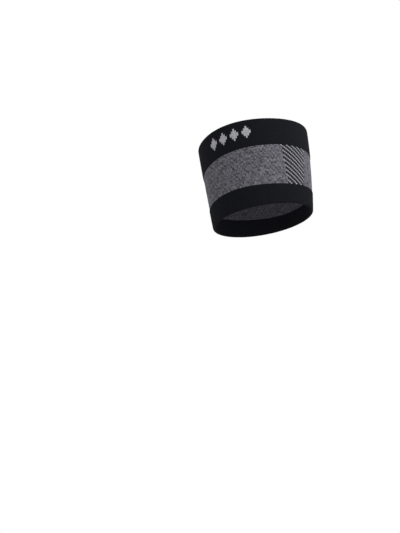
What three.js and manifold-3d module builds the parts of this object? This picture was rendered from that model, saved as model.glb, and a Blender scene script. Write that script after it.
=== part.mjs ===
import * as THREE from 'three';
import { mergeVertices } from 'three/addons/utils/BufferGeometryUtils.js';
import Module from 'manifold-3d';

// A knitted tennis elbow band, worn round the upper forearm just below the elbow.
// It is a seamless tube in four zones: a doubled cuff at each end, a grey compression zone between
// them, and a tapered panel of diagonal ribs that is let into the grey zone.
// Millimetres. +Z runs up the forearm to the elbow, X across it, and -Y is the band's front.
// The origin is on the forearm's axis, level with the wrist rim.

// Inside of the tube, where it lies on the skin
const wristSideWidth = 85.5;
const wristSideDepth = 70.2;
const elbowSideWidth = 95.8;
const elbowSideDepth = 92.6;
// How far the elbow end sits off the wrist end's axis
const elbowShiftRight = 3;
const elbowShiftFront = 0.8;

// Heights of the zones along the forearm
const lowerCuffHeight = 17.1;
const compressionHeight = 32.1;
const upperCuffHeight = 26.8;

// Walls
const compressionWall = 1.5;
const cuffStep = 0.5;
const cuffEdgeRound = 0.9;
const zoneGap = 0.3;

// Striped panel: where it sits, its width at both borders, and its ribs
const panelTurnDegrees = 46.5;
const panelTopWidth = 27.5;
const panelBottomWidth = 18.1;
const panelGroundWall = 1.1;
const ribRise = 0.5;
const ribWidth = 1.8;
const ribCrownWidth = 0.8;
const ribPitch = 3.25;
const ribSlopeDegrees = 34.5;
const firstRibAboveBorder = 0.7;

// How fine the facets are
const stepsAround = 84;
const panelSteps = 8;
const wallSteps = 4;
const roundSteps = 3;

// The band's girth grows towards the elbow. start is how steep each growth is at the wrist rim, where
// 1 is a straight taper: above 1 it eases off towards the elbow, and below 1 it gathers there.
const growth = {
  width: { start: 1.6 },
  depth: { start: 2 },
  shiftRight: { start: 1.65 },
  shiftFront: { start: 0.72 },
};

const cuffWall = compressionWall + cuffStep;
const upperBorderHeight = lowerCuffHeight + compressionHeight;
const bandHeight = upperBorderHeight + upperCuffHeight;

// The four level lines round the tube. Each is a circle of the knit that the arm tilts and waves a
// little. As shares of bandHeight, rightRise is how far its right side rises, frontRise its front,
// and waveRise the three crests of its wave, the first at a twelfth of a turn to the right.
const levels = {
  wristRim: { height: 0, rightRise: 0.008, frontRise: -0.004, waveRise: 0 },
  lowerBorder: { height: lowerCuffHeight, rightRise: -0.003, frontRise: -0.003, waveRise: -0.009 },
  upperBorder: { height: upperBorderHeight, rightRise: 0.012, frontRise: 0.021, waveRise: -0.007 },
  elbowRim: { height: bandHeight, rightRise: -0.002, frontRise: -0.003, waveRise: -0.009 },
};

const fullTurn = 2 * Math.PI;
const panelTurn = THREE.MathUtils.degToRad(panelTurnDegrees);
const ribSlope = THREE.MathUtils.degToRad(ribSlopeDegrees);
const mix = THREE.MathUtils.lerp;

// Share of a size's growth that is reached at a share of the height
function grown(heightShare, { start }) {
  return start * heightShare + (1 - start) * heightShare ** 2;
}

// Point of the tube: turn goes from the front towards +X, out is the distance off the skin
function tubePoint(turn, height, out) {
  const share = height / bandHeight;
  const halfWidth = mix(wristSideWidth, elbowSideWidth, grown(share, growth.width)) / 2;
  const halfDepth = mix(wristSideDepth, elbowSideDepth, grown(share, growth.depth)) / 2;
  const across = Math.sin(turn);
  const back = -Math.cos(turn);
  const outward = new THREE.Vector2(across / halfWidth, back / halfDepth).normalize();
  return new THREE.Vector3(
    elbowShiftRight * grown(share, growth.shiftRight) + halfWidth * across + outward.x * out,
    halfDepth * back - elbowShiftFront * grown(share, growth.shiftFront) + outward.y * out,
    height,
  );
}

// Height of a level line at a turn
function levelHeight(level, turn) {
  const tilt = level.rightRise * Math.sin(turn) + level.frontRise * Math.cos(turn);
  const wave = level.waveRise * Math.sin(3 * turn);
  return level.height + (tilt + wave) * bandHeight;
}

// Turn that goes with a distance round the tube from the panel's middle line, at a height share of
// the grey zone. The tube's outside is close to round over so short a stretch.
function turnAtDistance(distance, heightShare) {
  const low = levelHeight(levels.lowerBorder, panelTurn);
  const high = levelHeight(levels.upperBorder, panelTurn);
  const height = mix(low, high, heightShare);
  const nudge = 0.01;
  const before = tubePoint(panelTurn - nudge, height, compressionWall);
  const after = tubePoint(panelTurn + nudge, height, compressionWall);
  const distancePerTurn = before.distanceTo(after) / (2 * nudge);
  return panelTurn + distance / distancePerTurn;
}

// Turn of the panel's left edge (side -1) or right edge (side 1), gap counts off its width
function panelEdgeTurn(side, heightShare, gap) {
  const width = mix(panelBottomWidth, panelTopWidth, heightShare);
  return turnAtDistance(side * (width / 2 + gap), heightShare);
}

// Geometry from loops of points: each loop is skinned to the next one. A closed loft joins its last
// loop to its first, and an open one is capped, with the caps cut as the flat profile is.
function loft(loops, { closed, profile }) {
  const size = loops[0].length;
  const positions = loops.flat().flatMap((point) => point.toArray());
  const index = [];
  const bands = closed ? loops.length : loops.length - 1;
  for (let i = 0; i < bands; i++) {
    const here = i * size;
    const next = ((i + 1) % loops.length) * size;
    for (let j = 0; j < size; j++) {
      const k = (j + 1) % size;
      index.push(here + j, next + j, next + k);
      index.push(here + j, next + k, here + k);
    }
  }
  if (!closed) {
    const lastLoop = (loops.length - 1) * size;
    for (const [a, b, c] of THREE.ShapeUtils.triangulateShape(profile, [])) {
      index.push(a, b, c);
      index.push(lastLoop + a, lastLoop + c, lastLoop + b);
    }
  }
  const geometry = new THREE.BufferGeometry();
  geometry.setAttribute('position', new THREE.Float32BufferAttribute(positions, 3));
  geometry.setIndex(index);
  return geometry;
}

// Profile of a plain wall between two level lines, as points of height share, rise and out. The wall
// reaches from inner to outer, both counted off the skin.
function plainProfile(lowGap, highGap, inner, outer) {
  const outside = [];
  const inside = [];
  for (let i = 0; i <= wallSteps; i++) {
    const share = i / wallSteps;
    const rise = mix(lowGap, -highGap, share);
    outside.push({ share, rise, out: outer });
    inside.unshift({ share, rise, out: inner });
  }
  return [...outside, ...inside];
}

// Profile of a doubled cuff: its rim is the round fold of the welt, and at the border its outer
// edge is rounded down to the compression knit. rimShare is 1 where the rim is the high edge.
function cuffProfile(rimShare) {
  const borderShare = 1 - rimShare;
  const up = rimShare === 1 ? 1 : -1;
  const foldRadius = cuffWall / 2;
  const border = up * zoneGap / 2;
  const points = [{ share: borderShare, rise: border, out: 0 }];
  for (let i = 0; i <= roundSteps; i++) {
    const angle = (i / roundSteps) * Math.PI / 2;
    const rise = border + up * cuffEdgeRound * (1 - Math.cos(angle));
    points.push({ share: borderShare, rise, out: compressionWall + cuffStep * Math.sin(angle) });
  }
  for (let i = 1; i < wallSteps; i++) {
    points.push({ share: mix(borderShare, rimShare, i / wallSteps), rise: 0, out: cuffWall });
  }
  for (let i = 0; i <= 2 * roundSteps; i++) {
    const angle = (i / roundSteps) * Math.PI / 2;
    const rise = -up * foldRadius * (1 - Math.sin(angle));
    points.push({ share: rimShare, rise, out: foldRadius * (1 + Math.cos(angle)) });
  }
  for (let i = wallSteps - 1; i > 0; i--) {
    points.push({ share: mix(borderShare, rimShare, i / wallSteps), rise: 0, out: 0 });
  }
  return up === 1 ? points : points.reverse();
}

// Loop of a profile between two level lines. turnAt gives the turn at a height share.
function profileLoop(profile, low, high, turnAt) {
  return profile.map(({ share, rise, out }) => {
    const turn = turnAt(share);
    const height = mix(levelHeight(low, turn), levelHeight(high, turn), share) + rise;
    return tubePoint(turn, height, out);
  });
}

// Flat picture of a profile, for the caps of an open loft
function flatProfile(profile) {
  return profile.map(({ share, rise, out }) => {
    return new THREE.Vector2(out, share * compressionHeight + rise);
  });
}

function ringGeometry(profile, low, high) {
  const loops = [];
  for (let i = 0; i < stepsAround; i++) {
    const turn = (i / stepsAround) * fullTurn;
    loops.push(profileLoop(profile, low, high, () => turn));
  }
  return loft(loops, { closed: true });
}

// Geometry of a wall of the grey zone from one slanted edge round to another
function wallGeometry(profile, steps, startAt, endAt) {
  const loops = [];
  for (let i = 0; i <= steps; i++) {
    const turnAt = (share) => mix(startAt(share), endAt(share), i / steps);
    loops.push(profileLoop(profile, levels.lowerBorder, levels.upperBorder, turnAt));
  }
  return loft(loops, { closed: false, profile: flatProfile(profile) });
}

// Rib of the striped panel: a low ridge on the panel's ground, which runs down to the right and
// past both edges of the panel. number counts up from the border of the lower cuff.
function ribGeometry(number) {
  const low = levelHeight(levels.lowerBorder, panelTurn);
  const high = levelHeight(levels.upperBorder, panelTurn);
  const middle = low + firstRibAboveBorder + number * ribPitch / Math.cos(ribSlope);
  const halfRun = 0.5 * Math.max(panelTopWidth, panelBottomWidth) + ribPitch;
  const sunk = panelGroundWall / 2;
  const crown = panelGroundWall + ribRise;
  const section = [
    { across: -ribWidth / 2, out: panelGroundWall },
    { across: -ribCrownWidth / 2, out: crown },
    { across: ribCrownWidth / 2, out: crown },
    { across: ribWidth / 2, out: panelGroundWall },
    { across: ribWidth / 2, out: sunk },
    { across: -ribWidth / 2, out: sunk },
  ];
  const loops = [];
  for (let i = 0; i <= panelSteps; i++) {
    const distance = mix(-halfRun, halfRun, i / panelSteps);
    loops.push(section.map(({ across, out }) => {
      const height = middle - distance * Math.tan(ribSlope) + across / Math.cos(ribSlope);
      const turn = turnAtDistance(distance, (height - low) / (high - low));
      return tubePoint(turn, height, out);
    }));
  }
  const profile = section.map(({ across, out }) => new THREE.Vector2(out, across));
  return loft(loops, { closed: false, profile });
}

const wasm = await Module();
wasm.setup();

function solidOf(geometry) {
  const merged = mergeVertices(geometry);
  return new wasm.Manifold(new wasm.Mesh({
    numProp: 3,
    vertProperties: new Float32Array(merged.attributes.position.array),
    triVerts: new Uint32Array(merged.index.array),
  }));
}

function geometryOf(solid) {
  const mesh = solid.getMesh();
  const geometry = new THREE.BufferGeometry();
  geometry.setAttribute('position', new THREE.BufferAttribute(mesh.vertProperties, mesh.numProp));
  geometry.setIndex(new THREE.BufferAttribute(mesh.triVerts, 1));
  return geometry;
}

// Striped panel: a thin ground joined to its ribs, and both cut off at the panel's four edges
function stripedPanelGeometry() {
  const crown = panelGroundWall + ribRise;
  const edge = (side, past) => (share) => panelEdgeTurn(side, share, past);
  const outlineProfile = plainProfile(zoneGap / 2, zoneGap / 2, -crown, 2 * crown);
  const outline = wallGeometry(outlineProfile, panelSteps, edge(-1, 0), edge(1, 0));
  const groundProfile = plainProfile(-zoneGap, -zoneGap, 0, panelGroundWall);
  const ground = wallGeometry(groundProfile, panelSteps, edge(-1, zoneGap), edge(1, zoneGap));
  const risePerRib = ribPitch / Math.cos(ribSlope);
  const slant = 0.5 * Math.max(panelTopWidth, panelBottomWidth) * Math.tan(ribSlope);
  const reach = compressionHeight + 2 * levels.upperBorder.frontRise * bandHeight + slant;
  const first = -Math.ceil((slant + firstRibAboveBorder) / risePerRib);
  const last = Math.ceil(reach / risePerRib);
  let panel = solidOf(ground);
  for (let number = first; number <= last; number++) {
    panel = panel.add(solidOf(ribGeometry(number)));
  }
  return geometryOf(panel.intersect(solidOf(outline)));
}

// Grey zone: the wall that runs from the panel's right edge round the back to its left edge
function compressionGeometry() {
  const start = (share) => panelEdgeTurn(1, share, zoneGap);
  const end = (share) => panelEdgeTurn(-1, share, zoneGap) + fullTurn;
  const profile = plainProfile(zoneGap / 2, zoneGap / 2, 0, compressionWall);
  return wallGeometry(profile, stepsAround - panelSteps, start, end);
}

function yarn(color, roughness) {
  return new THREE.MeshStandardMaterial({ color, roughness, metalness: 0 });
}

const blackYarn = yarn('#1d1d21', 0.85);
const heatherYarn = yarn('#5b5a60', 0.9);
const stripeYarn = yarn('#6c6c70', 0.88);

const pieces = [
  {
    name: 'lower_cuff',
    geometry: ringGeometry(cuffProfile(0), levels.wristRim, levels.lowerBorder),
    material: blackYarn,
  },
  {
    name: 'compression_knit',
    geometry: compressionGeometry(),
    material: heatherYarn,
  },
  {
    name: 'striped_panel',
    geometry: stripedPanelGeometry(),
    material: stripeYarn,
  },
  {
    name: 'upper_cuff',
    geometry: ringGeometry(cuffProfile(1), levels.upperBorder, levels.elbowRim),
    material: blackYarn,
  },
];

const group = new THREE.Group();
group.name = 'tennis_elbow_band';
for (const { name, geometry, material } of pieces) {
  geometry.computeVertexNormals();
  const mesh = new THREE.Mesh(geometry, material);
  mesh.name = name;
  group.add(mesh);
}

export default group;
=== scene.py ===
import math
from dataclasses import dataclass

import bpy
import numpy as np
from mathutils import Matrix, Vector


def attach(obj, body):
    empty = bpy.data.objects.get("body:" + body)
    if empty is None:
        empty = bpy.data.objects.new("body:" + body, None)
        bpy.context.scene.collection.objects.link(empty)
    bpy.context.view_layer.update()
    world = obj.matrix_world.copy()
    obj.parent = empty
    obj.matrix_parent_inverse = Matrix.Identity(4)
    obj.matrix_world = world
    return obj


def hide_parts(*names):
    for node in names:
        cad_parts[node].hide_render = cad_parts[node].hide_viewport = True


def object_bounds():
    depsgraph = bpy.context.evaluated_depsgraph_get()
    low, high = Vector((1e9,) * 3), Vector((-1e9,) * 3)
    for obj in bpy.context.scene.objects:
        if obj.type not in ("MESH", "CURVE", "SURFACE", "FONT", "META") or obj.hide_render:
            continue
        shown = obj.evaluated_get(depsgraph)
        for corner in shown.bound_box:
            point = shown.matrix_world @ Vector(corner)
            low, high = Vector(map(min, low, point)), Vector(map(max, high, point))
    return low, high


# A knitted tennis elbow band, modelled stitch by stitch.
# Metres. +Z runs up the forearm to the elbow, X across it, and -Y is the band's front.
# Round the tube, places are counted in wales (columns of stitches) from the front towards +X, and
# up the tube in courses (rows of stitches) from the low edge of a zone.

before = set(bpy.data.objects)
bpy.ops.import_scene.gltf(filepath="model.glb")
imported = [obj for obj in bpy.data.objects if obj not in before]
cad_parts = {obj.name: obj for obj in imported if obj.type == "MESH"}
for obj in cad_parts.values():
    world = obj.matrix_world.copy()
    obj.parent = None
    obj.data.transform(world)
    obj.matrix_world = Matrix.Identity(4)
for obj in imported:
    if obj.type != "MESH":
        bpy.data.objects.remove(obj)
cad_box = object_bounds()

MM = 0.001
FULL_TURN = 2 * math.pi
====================
Set down verbatim only the lines between the start of the data above and the line with "const firstRibAboveBorder = 0.7;", both boundaries included.

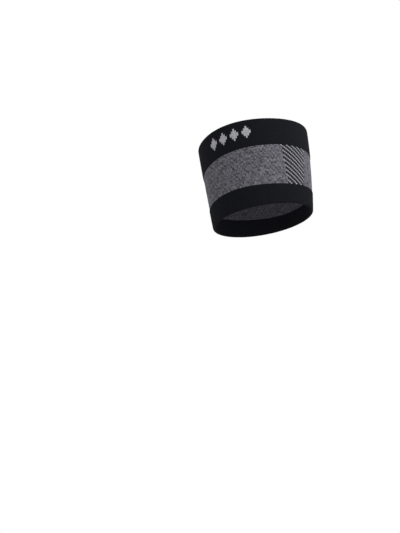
What three.js and manifold-3d module builds the parts of this object? This picture was rendered from that model, saved as model.glb, and a Blender scene script. Write that script after it.
=== part.mjs ===
import * as THREE from 'three';
import { mergeVertices } from 'three/addons/utils/BufferGeometryUtils.js';
import Module from 'manifold-3d';

// A knitted tennis elbow band, worn round the upper forearm just below the elbow.
// It is a seamless tube in four zones: a doubled cuff at each end, a grey compression zone between
// them, and a tapered panel of diagonal ribs that is let into the grey zone.
// Millimetres. +Z runs up the forearm to the elbow, X across it, and -Y is the band's front.
// The origin is on the forearm's axis, level with the wrist rim.

// Inside of the tube, where it lies on the skin
const wristSideWidth = 85.5;
const wristSideDepth = 70.2;
const elbowSideWidth = 95.8;
const elbowSideDepth = 92.6;
// How far the elbow end sits off the wrist end's axis
const elbowShiftRight = 3;
const elbowShiftFront = 0.8;

// Heights of the zones along the forearm
const lowerCuffHeight = 17.1;
const compressionHeight = 32.1;
const upperCuffHeight = 26.8;

// Walls
const compressionWall = 1.5;
const cuffStep = 0.5;
const cuffEdgeRound = 0.9;
const zoneGap = 0.3;

// Striped panel: where it sits, its width at both borders, and its ribs
const panelTurnDegrees = 46.5;
const panelTopWidth = 27.5;
const panelBottomWidth = 18.1;
const panelGroundWall = 1.1;
const ribRise = 0.5;
const ribWidth = 1.8;
const ribCrownWidth = 0.8;
const ribPitch = 3.25;
const ribSlopeDegrees = 34.5;
const firstRibAboveBorder = 0.7;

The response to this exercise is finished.